4. Overall architecture (three surfaces, one repo)

┌─────────────────────────────────────────────────────────────┐
│  Layer 3 — UX: vault-web (React + TS)                       │
│  Talks to one node’s HTTP API; holds client keys in memory  │
└────────────────────────────┬────────────────────────────────┘
                             │ HTTPS + JSON (+ optional SSE)
┌────────────────────────────▼────────────────────────────────┐
│  Layer 2 — App: family-vault                                  │
│  Albums, photos, family membership projections, app policies  │
└────────────────────────────┬────────────────────────────────┘
                             │ in-process calls
┌────────────────────────────▼────────────────────────────────┐
│  Layer 1 — P2POS core (substrate)                             │
│  Identity, nodes, trust groups, blob store, replication,      │
│  policy engine (embryo), attestations (signed manifests)      │
└─────────────────────────────────────────────────────────────┘

Deployment MVP: Each node runs the same p2pos-node process (Rust monolith). The web app is built as static assets; during demo you either proxy to one node or configure API base URL per deployment.

Critical rule: The family vault crate depends on substrate traits/types; substrate must not import vault types.

Security audit (implemented milestones A–D)

This section records a design-time security review of the code and configuration as shipped through Phase D. It is not a formal penetration test, compliance audit, or cryptographic proof. Use it to decide what is safe to expose and what must change before broader deployment.

Milestone coverage vs security goals

Goal (from architecture) A–D status Notes
Server stores ciphertext only for file payloads Met for blob bytes Node persists opaque octets under blobs/; no server-side decrypt.
Client-side encryption for photos Met (web) AES-GCM in browser; IV prepended to ciphertext (see vault-web crypto module).
Identity tied to keys Partial Ed25519 proves possession of a key at login only. The session token is not bound to that public key on later requests (see gaps).
Trusted-node replication Partial HMAC with shared P2POS_REPLICATE_PSK proves knowledge of the family secret, not per-node identity.
Policy-based read (who may fetch which blob) Not implemented Any valid session can GET /v1/blobs/{id} if the blob exists on that node (Phase E target).
No mandatory central cloud Met for architecture Operators self-host nodes; security then depends on how they expose them.

Controls that exist today

  1. Blob confidentiality from the node (application layer)
    File content is encrypted before upload; the node stores and replicates ciphertext only. Compromise of the DB does not yield photo plaintext without client keys.

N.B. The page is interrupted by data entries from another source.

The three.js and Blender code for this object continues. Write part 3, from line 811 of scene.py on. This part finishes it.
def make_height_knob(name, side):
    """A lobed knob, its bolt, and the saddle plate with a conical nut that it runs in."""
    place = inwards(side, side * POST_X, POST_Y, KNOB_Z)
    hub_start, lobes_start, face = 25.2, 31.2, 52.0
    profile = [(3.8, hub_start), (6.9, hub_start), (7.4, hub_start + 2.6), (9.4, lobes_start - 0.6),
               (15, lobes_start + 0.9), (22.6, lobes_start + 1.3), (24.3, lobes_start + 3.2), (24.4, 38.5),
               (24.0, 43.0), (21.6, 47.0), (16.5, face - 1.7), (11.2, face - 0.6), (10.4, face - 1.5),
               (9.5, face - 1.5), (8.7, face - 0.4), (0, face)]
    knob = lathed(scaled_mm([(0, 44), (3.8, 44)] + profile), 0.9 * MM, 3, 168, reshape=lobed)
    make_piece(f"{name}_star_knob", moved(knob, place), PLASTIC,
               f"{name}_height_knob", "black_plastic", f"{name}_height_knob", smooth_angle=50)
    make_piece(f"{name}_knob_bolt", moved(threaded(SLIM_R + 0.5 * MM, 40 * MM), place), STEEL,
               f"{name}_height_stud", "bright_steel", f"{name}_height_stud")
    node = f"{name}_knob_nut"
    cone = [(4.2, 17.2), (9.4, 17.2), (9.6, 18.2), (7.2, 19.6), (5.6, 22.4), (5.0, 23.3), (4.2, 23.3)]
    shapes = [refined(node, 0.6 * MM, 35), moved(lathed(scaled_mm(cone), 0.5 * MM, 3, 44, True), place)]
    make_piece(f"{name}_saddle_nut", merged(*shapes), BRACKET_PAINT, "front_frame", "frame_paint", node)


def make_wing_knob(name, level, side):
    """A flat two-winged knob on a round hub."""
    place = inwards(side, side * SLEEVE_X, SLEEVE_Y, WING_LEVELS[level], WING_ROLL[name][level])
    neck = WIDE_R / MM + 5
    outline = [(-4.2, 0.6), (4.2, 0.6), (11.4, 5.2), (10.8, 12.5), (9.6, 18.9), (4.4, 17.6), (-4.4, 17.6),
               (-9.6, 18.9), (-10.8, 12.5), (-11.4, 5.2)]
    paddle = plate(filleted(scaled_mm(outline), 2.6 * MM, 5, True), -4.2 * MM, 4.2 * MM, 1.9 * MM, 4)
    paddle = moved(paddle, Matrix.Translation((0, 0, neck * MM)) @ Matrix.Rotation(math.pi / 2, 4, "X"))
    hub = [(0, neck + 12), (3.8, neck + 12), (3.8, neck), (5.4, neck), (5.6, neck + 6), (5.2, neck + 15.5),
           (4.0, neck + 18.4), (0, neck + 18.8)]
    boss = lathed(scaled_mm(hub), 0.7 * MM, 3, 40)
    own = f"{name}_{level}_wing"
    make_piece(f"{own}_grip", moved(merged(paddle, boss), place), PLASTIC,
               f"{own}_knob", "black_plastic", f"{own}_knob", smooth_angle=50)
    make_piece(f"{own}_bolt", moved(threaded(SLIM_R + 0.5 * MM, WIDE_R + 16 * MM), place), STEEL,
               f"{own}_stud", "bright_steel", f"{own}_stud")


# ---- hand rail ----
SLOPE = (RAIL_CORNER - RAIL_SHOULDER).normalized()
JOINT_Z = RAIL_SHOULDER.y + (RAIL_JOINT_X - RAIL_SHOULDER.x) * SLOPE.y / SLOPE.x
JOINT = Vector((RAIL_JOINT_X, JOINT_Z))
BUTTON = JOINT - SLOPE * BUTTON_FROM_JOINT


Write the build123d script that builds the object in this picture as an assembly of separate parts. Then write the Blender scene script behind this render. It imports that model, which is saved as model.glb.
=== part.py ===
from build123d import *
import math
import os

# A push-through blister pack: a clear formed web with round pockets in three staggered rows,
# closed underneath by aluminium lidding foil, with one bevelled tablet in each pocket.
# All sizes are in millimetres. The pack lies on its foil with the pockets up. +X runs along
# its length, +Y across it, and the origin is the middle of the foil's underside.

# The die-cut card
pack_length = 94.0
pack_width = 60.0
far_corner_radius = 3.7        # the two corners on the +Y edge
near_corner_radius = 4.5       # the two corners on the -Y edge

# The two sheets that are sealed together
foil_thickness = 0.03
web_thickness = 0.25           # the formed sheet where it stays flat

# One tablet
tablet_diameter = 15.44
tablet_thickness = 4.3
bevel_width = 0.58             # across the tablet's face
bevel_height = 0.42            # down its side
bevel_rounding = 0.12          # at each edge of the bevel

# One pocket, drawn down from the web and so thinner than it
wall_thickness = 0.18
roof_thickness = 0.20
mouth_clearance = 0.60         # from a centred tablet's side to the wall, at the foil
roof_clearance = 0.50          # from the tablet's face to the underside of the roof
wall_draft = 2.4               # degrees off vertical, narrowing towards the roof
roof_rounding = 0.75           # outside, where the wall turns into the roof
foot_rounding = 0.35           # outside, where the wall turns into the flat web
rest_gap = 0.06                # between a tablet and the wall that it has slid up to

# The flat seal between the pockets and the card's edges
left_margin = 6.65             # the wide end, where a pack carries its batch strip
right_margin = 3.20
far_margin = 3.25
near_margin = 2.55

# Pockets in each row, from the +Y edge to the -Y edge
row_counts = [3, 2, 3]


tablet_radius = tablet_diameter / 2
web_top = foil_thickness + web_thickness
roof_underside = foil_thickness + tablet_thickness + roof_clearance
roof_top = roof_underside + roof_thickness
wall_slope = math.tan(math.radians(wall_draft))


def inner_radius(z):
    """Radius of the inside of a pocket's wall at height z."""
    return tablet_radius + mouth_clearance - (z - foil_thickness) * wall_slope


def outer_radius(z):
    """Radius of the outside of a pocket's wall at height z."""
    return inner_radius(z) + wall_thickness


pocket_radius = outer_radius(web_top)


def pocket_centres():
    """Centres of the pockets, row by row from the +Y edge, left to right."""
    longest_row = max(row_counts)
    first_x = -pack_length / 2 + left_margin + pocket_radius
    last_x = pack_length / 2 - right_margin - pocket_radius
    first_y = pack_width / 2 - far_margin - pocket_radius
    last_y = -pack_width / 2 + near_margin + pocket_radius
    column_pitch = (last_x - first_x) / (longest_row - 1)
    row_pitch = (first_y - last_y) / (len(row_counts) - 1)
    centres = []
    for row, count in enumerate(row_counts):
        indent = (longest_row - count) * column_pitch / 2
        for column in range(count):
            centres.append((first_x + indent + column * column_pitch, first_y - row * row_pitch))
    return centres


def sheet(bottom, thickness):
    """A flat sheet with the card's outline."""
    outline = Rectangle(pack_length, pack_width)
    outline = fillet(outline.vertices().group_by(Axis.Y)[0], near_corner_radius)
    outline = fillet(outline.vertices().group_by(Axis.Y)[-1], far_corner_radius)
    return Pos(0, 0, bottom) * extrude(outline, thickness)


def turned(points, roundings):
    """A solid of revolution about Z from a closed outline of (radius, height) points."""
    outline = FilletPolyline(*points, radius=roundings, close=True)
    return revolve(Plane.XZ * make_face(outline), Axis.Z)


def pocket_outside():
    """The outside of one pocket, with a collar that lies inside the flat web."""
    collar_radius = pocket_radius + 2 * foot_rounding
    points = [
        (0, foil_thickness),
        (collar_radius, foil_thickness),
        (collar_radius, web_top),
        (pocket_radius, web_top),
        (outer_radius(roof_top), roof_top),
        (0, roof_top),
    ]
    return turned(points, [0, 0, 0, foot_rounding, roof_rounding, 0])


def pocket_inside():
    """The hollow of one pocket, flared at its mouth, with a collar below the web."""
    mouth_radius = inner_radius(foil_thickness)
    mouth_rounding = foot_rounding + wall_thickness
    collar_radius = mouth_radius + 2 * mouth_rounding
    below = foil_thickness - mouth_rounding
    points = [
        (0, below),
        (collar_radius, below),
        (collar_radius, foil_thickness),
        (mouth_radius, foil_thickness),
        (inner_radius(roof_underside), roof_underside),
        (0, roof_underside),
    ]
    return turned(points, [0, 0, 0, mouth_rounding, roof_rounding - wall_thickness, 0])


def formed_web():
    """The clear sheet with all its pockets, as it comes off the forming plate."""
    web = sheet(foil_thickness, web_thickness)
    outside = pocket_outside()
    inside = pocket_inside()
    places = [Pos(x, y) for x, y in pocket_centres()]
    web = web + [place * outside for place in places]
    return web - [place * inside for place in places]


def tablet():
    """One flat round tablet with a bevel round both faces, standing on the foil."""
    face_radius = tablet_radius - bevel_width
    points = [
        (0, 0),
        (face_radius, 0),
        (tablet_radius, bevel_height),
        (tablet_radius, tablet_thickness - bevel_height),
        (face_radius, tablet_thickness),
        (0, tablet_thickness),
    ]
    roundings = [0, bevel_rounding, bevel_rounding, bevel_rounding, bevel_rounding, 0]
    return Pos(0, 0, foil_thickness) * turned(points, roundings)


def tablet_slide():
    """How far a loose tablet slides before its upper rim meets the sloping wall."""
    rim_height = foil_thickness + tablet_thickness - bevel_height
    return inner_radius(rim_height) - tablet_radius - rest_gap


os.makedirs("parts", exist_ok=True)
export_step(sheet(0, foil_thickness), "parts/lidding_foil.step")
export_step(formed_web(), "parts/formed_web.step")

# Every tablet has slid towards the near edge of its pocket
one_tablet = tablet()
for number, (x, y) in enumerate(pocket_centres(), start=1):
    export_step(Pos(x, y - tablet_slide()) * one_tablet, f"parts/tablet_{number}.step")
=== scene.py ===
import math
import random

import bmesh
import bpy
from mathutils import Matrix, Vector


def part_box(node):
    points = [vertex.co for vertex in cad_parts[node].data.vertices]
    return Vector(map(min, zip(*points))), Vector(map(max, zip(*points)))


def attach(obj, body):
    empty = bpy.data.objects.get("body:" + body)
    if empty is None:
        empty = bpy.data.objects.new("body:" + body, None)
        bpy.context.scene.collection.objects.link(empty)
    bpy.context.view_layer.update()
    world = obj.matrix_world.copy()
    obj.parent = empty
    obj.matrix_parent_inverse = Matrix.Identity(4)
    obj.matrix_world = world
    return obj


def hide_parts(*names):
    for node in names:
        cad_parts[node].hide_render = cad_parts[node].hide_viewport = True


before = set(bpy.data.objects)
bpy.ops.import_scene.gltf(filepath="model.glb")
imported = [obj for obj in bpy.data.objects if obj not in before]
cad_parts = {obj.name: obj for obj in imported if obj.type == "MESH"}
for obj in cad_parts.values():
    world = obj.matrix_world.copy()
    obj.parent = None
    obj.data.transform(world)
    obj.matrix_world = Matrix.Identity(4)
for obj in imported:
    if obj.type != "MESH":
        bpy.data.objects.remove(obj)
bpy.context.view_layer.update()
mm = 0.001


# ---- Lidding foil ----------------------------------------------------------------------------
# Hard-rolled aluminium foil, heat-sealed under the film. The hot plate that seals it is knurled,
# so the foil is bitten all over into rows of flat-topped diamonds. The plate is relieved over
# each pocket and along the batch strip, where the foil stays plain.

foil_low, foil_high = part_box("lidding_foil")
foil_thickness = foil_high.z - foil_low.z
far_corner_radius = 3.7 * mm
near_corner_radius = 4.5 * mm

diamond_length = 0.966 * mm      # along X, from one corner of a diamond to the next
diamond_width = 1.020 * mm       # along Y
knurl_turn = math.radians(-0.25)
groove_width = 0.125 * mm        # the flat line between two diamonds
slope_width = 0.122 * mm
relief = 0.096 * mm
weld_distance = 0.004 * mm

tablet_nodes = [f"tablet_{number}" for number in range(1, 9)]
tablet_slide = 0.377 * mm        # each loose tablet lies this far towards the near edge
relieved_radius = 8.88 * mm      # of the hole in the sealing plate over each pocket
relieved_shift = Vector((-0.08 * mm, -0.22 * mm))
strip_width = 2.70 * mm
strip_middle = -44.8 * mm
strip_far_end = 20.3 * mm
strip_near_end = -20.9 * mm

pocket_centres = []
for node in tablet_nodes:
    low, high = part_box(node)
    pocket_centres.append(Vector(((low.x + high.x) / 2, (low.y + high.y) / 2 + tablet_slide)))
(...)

  2. Login proof-of-key (Ed25519)
    /v1/auth/challenge + /v1/auth/verify: client signs a fresh nonce. Invalid signatures are rejected.

  3. Opaque session token
    After verify, API routes (except /health and internal replicate) require Authorization: Bearer <token>; token is a random UUID-derived hex string, not a JWT.

  4. Inter-node replicate authenticity (symmetric)
    POST /internal/v1/replicate/{blob_id} requires header X-P2POS-Replicate-Signature: HMAC-SHA256 over blob_id (UTF-8) || body. Verification uses constant-time hex compare. Only parties with P2POS_REPLICATE_PSK should be able to ingest blobs this way.

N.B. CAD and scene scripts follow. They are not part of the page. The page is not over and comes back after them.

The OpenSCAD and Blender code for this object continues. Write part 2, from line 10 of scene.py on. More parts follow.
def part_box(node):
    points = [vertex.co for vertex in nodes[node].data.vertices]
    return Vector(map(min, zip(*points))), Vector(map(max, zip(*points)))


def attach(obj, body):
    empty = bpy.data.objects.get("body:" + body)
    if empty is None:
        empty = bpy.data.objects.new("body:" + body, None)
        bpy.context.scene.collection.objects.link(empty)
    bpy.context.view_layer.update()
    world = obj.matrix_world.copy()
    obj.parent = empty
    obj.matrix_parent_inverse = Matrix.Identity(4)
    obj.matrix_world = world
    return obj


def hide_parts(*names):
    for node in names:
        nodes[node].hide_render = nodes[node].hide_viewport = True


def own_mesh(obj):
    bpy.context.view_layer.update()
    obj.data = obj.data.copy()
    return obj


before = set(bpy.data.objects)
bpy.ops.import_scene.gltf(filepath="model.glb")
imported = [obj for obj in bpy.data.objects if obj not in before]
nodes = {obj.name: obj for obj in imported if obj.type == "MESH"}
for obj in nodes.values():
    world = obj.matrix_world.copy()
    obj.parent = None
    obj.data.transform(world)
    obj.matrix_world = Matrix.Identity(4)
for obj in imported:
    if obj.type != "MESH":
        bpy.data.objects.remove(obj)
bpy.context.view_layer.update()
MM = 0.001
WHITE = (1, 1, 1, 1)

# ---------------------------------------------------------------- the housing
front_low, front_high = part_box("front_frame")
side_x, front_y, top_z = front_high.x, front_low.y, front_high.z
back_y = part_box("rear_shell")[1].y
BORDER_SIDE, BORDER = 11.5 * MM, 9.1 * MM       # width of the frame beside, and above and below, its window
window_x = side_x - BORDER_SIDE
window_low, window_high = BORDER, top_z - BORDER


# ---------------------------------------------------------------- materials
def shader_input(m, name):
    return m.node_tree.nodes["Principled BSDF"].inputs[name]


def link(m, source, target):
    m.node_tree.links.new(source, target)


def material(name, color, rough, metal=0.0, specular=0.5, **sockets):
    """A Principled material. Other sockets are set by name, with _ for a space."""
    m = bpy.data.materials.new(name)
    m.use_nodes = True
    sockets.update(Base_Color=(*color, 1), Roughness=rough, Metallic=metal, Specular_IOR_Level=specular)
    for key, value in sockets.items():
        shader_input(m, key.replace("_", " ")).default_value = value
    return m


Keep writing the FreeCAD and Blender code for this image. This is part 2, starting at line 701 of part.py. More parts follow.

  5. Transport for node→node client
    HttpPeerTransport uses rustls for HTTPS when the peer base_url is https://….

  6. SQLite integrity
    Albums/photos use foreign keys; replication jobs reference peers.

Gaps and risks (prioritized for follow-up)

Critical / high

  • Session token is not bound to identity. After verify, the server only checks membership in a session set. It does not store “this token belongs to public key X”. Any party who steals a bearer token (XSS, localStorage scrape, log leak) has the same API access as the user until restart or manual code change. Phase E+ should attach capabilities or key id to the session.

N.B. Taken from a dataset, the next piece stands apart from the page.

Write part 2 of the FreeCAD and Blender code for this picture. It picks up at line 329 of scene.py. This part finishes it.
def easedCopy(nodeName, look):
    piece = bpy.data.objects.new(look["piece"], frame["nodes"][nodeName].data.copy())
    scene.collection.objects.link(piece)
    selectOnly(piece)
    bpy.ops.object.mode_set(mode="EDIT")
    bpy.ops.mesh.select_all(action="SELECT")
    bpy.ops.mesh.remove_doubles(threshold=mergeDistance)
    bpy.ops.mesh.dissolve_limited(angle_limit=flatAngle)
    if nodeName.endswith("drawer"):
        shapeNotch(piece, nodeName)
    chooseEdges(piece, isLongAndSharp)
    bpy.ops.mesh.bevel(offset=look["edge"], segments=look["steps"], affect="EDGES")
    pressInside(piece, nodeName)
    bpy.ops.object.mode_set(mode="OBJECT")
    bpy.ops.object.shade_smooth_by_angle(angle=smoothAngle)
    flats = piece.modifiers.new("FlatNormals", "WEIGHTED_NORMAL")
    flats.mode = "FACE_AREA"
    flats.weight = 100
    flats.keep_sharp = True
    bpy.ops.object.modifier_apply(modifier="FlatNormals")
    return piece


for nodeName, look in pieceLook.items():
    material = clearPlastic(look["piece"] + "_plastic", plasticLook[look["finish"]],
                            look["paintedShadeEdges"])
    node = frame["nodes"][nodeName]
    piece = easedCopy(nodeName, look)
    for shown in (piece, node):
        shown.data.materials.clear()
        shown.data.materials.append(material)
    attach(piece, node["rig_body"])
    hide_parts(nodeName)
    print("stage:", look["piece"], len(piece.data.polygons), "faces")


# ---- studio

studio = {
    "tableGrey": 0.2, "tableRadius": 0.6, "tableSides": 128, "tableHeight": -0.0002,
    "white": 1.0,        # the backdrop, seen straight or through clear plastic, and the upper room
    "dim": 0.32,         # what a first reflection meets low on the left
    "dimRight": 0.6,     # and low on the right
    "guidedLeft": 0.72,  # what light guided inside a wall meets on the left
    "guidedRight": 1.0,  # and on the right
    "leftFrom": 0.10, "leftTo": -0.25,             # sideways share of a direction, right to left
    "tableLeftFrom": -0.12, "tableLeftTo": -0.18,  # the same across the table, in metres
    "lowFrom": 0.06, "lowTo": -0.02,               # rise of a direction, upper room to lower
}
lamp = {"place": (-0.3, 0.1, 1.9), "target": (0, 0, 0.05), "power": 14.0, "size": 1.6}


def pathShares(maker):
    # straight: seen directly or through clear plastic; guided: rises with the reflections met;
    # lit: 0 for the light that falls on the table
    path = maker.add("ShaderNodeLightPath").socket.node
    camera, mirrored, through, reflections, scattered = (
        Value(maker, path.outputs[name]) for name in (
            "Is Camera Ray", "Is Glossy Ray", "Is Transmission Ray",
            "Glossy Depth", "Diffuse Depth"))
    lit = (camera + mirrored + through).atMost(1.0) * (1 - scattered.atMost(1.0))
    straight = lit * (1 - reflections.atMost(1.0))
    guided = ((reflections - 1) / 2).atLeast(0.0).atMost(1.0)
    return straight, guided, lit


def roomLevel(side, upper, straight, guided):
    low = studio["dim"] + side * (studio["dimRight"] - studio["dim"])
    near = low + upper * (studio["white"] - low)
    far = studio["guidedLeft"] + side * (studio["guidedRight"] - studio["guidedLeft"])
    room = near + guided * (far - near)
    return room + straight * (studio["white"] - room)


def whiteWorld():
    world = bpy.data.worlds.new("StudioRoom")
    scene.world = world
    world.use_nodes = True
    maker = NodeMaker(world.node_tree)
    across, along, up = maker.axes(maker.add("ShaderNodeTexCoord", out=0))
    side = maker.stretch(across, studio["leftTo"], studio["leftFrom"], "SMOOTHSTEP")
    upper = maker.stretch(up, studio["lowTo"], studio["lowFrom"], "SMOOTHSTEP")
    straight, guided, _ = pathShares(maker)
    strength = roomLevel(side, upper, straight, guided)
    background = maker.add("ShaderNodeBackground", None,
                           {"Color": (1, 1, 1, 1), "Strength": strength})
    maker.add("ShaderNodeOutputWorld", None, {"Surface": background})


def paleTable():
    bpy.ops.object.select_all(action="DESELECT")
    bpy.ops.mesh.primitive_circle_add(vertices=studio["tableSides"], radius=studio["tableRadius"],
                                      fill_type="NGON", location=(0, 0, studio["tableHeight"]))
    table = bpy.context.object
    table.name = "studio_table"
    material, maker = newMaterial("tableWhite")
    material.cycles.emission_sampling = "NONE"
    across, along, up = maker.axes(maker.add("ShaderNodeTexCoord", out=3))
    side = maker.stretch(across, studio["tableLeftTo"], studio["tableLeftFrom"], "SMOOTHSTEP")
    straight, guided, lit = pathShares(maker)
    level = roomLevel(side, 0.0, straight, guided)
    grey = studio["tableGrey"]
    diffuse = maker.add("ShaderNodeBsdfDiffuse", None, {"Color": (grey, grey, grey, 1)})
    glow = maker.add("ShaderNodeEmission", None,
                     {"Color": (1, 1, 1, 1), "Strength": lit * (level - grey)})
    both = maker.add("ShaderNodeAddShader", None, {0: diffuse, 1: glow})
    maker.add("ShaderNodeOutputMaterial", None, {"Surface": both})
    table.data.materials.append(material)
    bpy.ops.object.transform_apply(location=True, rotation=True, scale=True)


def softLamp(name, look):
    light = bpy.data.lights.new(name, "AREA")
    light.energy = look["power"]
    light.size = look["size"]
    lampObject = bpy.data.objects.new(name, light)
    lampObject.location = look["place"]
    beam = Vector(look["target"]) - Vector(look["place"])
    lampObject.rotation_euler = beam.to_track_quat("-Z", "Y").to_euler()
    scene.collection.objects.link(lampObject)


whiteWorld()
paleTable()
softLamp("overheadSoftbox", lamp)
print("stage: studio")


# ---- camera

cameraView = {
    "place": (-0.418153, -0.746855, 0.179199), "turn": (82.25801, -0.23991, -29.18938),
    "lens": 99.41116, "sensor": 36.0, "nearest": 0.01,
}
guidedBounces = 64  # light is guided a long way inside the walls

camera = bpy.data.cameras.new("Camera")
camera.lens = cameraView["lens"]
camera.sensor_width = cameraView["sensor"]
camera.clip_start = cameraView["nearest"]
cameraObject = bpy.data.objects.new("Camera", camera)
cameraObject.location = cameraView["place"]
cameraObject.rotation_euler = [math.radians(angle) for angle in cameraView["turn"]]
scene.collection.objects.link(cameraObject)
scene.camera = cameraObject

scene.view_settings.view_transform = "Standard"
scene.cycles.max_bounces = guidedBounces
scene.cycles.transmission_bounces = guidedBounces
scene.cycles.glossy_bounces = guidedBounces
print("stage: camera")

  • No session expiry or rotation. Tokens live until the process ends (in-memory set). Stolen tokens do not age out.

  • GET /v1/blobs/{id} is not authorization-scoped. There is no check that the caller “owns” or is a member for that blob; album/photo linkage is not enforced on read. Metadata in SQLite is readable with a valid session but blob fetch is effectively “any blob id”.

  • Shared replication PSK. All trusted peers share one secret. Leak of P2POS_REPLICATE_PSK allows forging replicates to any peer that trusts it. There is no per-peer or per-blob capability in the HMAC. Compromise of one node’s config compromises the replication trust model for the whole mesh.

  • Internal replicate endpoint is unauthenticated except HMAC. There is no rate limit; a holder of the PSK can fill disk (DoS). No TLS requirement for http:// peer URLs—ciphertext could be observed or modified on the wire unless operators use HTTPS and trust the path.

Medium

  • CORS is allow_origin(Any) on the node. Any script that learns the bearer token (e.g. XSS on the vault origin, or token pasted into a malicious page) can call the API from another origin and read responses, because the server reflects Access-Control-Allow-Origin: *. For production-shaped deployments, use an origin allowlist, httpOnly + Secure cookies (or similar), and short-lived tokens.

  • Default P2POS_REPLICATE_PSK and demo keys must be changed for any real deployment; they are documented defaults.

  • Album/photo metadata is cleartext in SQLite (titles, captions, blob ids). This is consistent with “metadata server” but is not “full secrecy” of everything about the vault.

  • /health is unauthenticated (by design for probes); ensure it reveals nothing sensitive (currently OK).

Lower / operational

  • No rate limiting, request size caps (beyond Axum defaults), or audit logging of security events.

  • Browser key storage: Ed25519 and AES key material in localStorage is convenient for demos and vulnerable to XSS and physical access.

API surface (security-relevant)

Surface AuthN AuthZ / notes
/v1/auth/challenge, /v1/auth/verify N/A (verify proves key once) Nonces are single-use when consumed.
/v1/blobs, /v1/albums, /v1/photos, /v1/nodes, /v1/replication/status Bearer session Weak authz on blob read; peers writable by any session.
/internal/v1/replicate/{id} HMAC header Not browser-facing; protect at network layer + strong PSK.
/health None OK for liveness.

Relation to libp2p (future)

Phases A–D use HTTP + TLS (optional) + HMAC for replication. libp2p (§12, Phase G / p2pos-net) is planned to improve reachability and eventually peer identity at the transport layer; it does not replace the need for application-layer policies (who may read which blob) unless explicitly designed that way.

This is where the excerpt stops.